Nothing may be dropped or altered: reproduce all the data.

-------

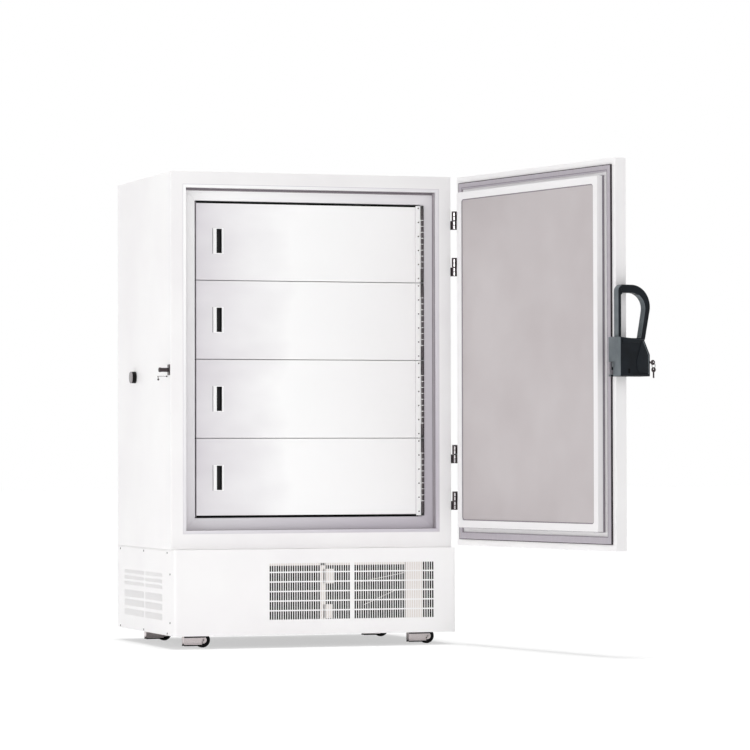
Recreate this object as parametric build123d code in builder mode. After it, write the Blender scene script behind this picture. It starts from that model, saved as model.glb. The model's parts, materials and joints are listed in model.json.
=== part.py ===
from build123d import *
from math import cos, radians, sin
import os

os.makedirs("parts", exist_ok=True)

# An upright laboratory freezer, in millimetres.
# X runs to the right, the front faces -Y, the floor is at Z = 0,
# and the origin is on the floor at the middle of the cabinet's footprint.
# The outer door and what it carries are modelled shut and then swung open.

# Cabinet
cabinet_width = 1217.0
cabinet_depth = 878.0
cabinet_height = 1556.0
base_height = 352.0
ground_clearance = 53.0
base_forward = 50.0
sheet = 1.2
liner_sheet = 1.0
edge_round = 2.2
joint_gap = 0.3

# Front opening: painted flange, stepped plastic frame, mouth for the inner doors
flange_side = 53.5
flange_top = 55.5
flange_bottom = 66.5
lip_width = 12.0
recess_depth = 49.0
band_width = 50.0
trim_wall = 3.0
liner_step = 23.0
back_insulation = 128.0

# Inner doors
compartments = 4
mouth_gap = 3.0
door_seam = 2.5
free_gap = 5.5
hinge_gap = 2.5
inner_door_proud = 2.0
inner_door_thickness = 40.0
seal_thickness = 6.7
seal_width = 16.0
plateau_depth = 5.0
plateau_inset = 14.0
leaf_width = 22.0
leaf_thickness = 1.2
knuckle_radius = 5.5
inner_pin_radius = 3.0
running_fit = 0.05
fixed_knuckle = 58.0
pull_width = 45.0
pull_height = 107.0
pull_inset = 73.0
pull_slot_width = 22.6
pull_slot_height = 100.5
pull_slot_offset = 14.5
pull_depth = 26.0
pull_wall = 1.0
pull_rim = 1.5
shelf_sheet = 1.5
shelf_lip = 20.0
bracket_width = 15.0
bracket_height = 12.0
bracket_wall = 2.0

# Outer door
door_gap = 8.0
door_thickness = 48.0
door_bottom_gap = 9.0
door_top_drop = 5.5
gasket_inset = 28.0
gasket_width = 25.0
gasket_squeeze = 0.4
gasket_neck = 3.0
plug_clear = 6.0
plug_height = 40.0
plug_wall = 2.5
plug_face = 30.0
panel_corner = 14.0
panel_recess = 4.0
panel_groove = 1.6
panel_seat = 18.0
door_open_angle = 101.1

# Outer hinges
hinge_offset = 15.0
hinge_forward = 4.0
barrel_radius = 11.0
barrel_height = 74.0
hinge_pin_radius = 4.0
hinge_end_gap = 193.0
hinge_pair_gap = 195.5
hinge_top_gap = 186.5
hinge_leaf_length = 42.0
hinge_leaf_bite = 1.0

# Handle, latch and lock: the strike's height rules the heights, each given from it
latch_height = 1143.5
housing_rear = 30.0
housing_front = 111.0
housing_below = 46.5
housing_above = 107.5
shoulder_above = 38.5
shoulder_drop = 10.0
shoulder_run = 27.0
housing_reach = 88.0
housing_clear = 3.0
housing_round = 8.0
lever_near = 27.0
lever_width = 35.0
lever_clear = 1.5
lever_pivot_depth = 38.0
lever_pivot_above = 36.5
lever_floor_above = 10.5
lever_pin_radius = 6.0
lever_rise = 311.5
strap_left = 21.5
strap_right = -126.5
strap_crown = -43.0
strap_side = 15.5
strap_bow = 24.0
strap_top = 32.0
strap_corner = 25.0
strap_inner_corner = 6.0
bow_drop = 103.0
foot_right = -105.0
foot_side = 21.5
foot_above = 99.5
foot_overlap = 4.0
hub_radius = 22.0
strike_depth = 26.0
strike_plate_width = 31.0
strike_plate_height = 44.0
strike_plate_thickness = 3.0
neck_radius = 8.5
head_radius = 9.5
neck_length = 32.0
head_length = 9.0
claw_width = 12.0
claw_near = 22.0
claw_clear = 1.5
claw_pin_radius = 4.0
claw_pivot_depth = 0.0
claw_hub = 11.0
claw_arm = 18.0
claw_tip = 9.0
claw_pivot_below = 30.5
lock_radius = 7.0
lock_inset = 73.0
lock_length = 22.0
lock_above = 8.5
lock_proud = 4.0
key_thickness = 2.2
key_bow_radius = 10.0
key_hole_radius = 3.0
key_shank = 6.0
ring_radius = 11.0
ring_wire = 1.2
spare_key_length = 36.0

# Probe port on the left side
port_rear_gap = 302.0
port_above = 718.0
port_radius = 24.5
port_bore = 15.0
port_reach = 22.0
port_disc = 4.0

# Front grille of the base
slot_width = 5.0
slot_height = 34.0
slot_pitch = 10.0
slot_row_pitch = 39.5
slot_rows = 6
slot_columns = 35
slot_block_starts = (-201.5, 165.5)
slots_bottom = 115.5
panel_round = 12.0

# Side covers and their grilles
cover_gap = 5.0
cover_fold = 15.0
side_slots_near = 138.0
side_slots_far = 111.0
side_slots_bridge = 20.0
side_slots_middle = 424.0
side_rows = ((59.0, 27.0), (99.0, 28.0), (137.0, 30.0), (188.0, 15.0), (212.0, 15.0), (237.0, 16.0))

# Base frame and castors
frame_wall = 2.5
channel_width = 200.0
channel_height = 34.0
post_width = 35.0
castor_inset = 120.0
castor_depths = (80.0, 690.0)
castor_plate_length = 96.0
castor_plate_width = 80.0
castor_plate_thickness = 3.0
race_radius = 28.0
race_height = 5.0
fork_wall = 2.5
fork_boss = 14.0
fork_rear = 48.0
fork_arm_height = 51.0
fork_neck = 20.0
wheel_chamfer = 2.5
wheel_radius = 31.5
wheel_width = 24.0
wheel_clear = 2.0
axle_radius = 4.0
castor_trail = 35.0

# Refrigeration plant in the base
compressor_radius = 95.0
compressor_height = 190.0
compressor_dome = 45.0
compressor_gap = 105.0
compressor_left_gap = 358.5
compressor_spacing = 400.0
compressor_plate = 4.0
foot_radius = 12.0
foot_height = 14.0
foot_spread = 85.0
foot_sides = 8
condenser_right_gap = 208.5
condenser_width = 560.0
condenser_height = 250.0
condenser_thickness = 50.0
condenser_depth = 40.0
end_plate = 3.0
shroud_depth = 26.0
shroud_wall = 1.5
fan_radius = 105.0
fan_hub_radius = 28.0
fan_blades = 5
fan_depth = 20.0
blade_thickness = 2.0
blade_width = 34.0
blade_pitch = 32.0
fan_clear = 6.0
motor_radius = 34.0
motor_length = 55.0
motor_arm = 12.0
shaft_radius = 4.0
pipe_radius = 6.0
pipe_bend = 25.0
pipe_rise = 30.0
pipe_sides = 8
control_box_gap = 34.0
control_box_width = 160.0
control_box_depth = 200.0
control_box_height = 210.0
inlet_side_gap = 178.5
inlet_above = 197.0
inlet_width = 48.0
inlet_tall = 30.0
inlet_body = 24.0
inlet_flange = 3.0
inlet_slot_width = 24.0
inlet_slot_tall = 16.0
rear_slot_width = 320.0
rear_slot_tall = 8.0
rear_slot_pitch = 26.0
rear_slot_rows = 8
rear_slot_left_gap = 138.5
rear_slot_bridge = 140.0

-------

OUTPUT OF THE TASK -
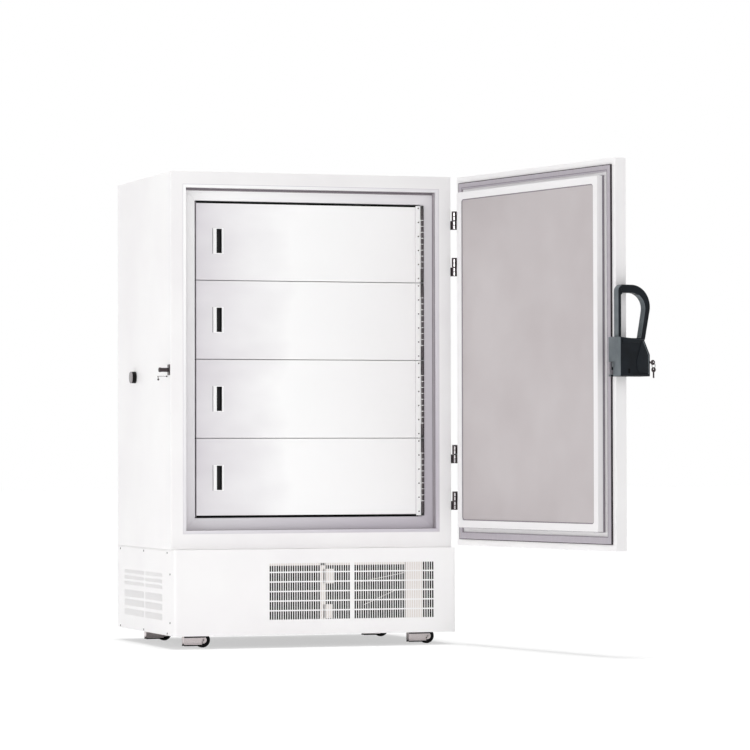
Recreate this object as parametric build123d code in builder mode. After it, write the Blender scene script behind this picture. It starts from that model, saved as model.glb. The model's parts, materials and joints are listed in model.json.
=== part.py ===
from build123d import *
from math import cos, radians, sin
import os

os.makedirs("parts", exist_ok=True)

# An upright laboratory freezer, in millimetres.
# X runs to the right, the front faces -Y, the floor is at Z = 0,
# and the origin is on the floor at the middle of the cabinet's footprint.
# The outer door and what it carries are modelled shut and then swung open.

# Cabinet
cabinet_width = 1217.0
cabinet_depth = 878.0
cabinet_height = 1556.0
base_height = 352.0
ground_clearance = 53.0
base_forward = 50.0
sheet = 1.2
liner_sheet = 1.0
edge_round = 2.2
joint_gap = 0.3

# Front opening: painted flange, stepped plastic frame, mouth for the inner doors
flange_side = 53.5
flange_top = 55.5
flange_bottom = 66.5
lip_width = 12.0
recess_depth = 49.0
band_width = 50.0
trim_wall = 3.0
liner_step = 23.0
back_insulation = 128.0

# Inner doors
compartments = 4
mouth_gap = 3.0
door_seam = 2.5
free_gap = 5.5
hinge_gap = 2.5
inner_door_proud = 2.0
inner_door_thickness = 40.0
seal_thickness = 6.7
seal_width = 16.0
plateau_depth = 5.0
plateau_inset = 14.0
leaf_width = 22.0
leaf_thickness = 1.2
knuckle_radius = 5.5
inner_pin_radius = 3.0
running_fit = 0.05
fixed_knuckle = 58.0
pull_width = 45.0
pull_height = 107.0
pull_inset = 73.0
pull_slot_width = 22.6
pull_slot_height = 100.5
pull_slot_offset = 14.5
pull_depth = 26.0
pull_wall = 1.0
pull_rim = 1.5
shelf_sheet = 1.5
shelf_lip = 20.0
bracket_width = 15.0
bracket_height = 12.0
bracket_wall = 2.0

# Outer door
door_gap = 8.0
door_thickness = 48.0
door_bottom_gap = 9.0
door_top_drop = 5.5
gasket_inset = 28.0
gasket_width = 25.0
gasket_squeeze = 0.4
gasket_neck = 3.0
plug_clear = 6.0
plug_height = 40.0
plug_wall = 2.5
plug_face = 30.0
panel_corner = 14.0
panel_recess = 4.0
panel_groove = 1.6
panel_seat = 18.0
door_open_angle = 101.1

# Outer hinges
hinge_offset = 15.0
hinge_forward = 4.0
barrel_radius = 11.0
barrel_height = 74.0
hinge_pin_radius = 4.0
hinge_end_gap = 193.0
hinge_pair_gap = 195.5
hinge_top_gap = 186.5
hinge_leaf_length = 42.0
hinge_leaf_bite = 1.0

# Handle, latch and lock: the strike's height rules the heights, each given from it
latch_height = 1143.5
housing_rear = 30.0
housing_front = 111.0
housing_below = 46.5
housing_above = 107.5
shoulder_above = 38.5
shoulder_drop = 10.0
shoulder_run = 27.0
housing_reach = 88.0
housing_clear = 3.0
housing_round = 8.0
lever_near = 27.0
lever_width = 35.0
lever_clear = 1.5
lever_pivot_depth = 38.0
lever_pivot_above = 36.5
lever_floor_above = 10.5
lever_pin_radius = 6.0
lever_rise = 311.5
strap_left = 21.5
strap_right = -126.5
strap_crown = -43.0
strap_side = 15.5
strap_bow = 24.0
strap_top = 32.0
strap_corner = 25.0
strap_inner_corner = 6.0
bow_drop = 103.0
foot_right = -105.0
foot_side = 21.5
foot_above = 99.5
foot_overlap = 4.0
hub_radius = 22.0
strike_depth = 26.0
strike_plate_width = 31.0
strike_plate_height = 44.0
strike_plate_thickness = 3.0
neck_radius = 8.5
head_radius = 9.5
neck_length = 32.0
head_length = 9.0
claw_width = 12.0
claw_near = 22.0
claw_clear = 1.5
claw_pin_radius = 4.0
claw_pivot_depth = 0.0
claw_hub = 11.0
claw_arm = 18.0
claw_tip = 9.0
claw_pivot_below = 30.5
lock_radius = 7.0
lock_inset = 73.0
lock_length = 22.0
lock_above = 8.5
lock_proud = 4.0
key_thickness = 2.2
key_bow_radius = 10.0
key_hole_radius = 3.0
key_shank = 6.0
ring_radius = 11.0
ring_wire = 1.2
spare_key_length = 36.0

# Probe port on the left side
port_rear_gap = 302.0
port_above = 718.0
port_radius = 24.5
port_bore = 15.0
port_reach = 22.0
port_disc = 4.0

# Front grille of the base
slot_width = 5.0
slot_height = 34.0
slot_pitch = 10.0
slot_row_pitch = 39.5
slot_rows = 6
slot_columns = 35
slot_block_starts = (-201.5, 165.5)
slots_bottom = 115.5
panel_round = 12.0

# Side covers and their grilles
cover_gap = 5.0
cover_fold = 15.0
side_slots_near = 138.0
side_slots_far = 111.0
side_slots_bridge = 20.0
side_slots_middle = 424.0
side_rows = ((59.0, 27.0), (99.0, 28.0), (137.0, 30.0), (188.0, 15.0), (212.0, 15.0), (237.0, 16.0))

# Base frame and castors
frame_wall = 2.5
channel_width = 200.0
channel_height = 34.0
post_width = 35.0
castor_inset = 120.0
castor_depths = (80.0, 690.0)
castor_plate_length = 96.0
castor_plate_width = 80.0
castor_plate_thickness = 3.0
race_radius = 28.0
race_height = 5.0
fork_wall = 2.5
fork_boss = 14.0
fork_rear = 48.0
fork_arm_height = 51.0
fork_neck = 20.0
wheel_chamfer = 2.5
wheel_radius = 31.5
wheel_width = 24.0
wheel_clear = 2.0
axle_radius = 4.0
castor_trail = 35.0

# Refrigeration plant in the base
compressor_radius = 95.0
compressor_height = 190.0
compressor_dome = 45.0
compressor_gap = 105.0
compressor_left_gap = 358.5
compressor_spacing = 400.0
compressor_plate = 4.0
foot_radius = 12.0
foot_height = 14.0
foot_spread = 85.0
foot_sides = 8
condenser_right_gap = 208.5
condenser_width = 560.0
condenser_height = 250.0
condenser_thickness = 50.0
condenser_depth = 40.0
end_plate = 3.0
shroud_depth = 26.0
shroud_wall = 1.5
fan_radius = 105.0
fan_hub_radius = 28.0
fan_blades = 5
fan_depth = 20.0
blade_thickness = 2.0
blade_width = 34.0
blade_pitch = 32.0
fan_clear = 6.0
motor_radius = 34.0
motor_length = 55.0
motor_arm = 12.0
shaft_radius = 4.0
pipe_radius = 6.0
pipe_bend = 25.0
pipe_rise = 30.0
pipe_sides = 8
control_box_gap = 34.0
control_box_width = 160.0
control_box_depth = 200.0
control_box_height = 210.0
inlet_side_gap = 178.5
inlet_above = 197.0
inlet_width = 48.0
inlet_tall = 30.0
inlet_body = 24.0
inlet_flange = 3.0
inlet_slot_width = 24.0
inlet_slot_tall = 16.0
rear_slot_width = 320.0
rear_slot_tall = 8.0
rear_slot_pitch = 26.0
rear_slot_rows = 8
rear_slot_left_gap = 138.5
rear_slot_bridge = 140.0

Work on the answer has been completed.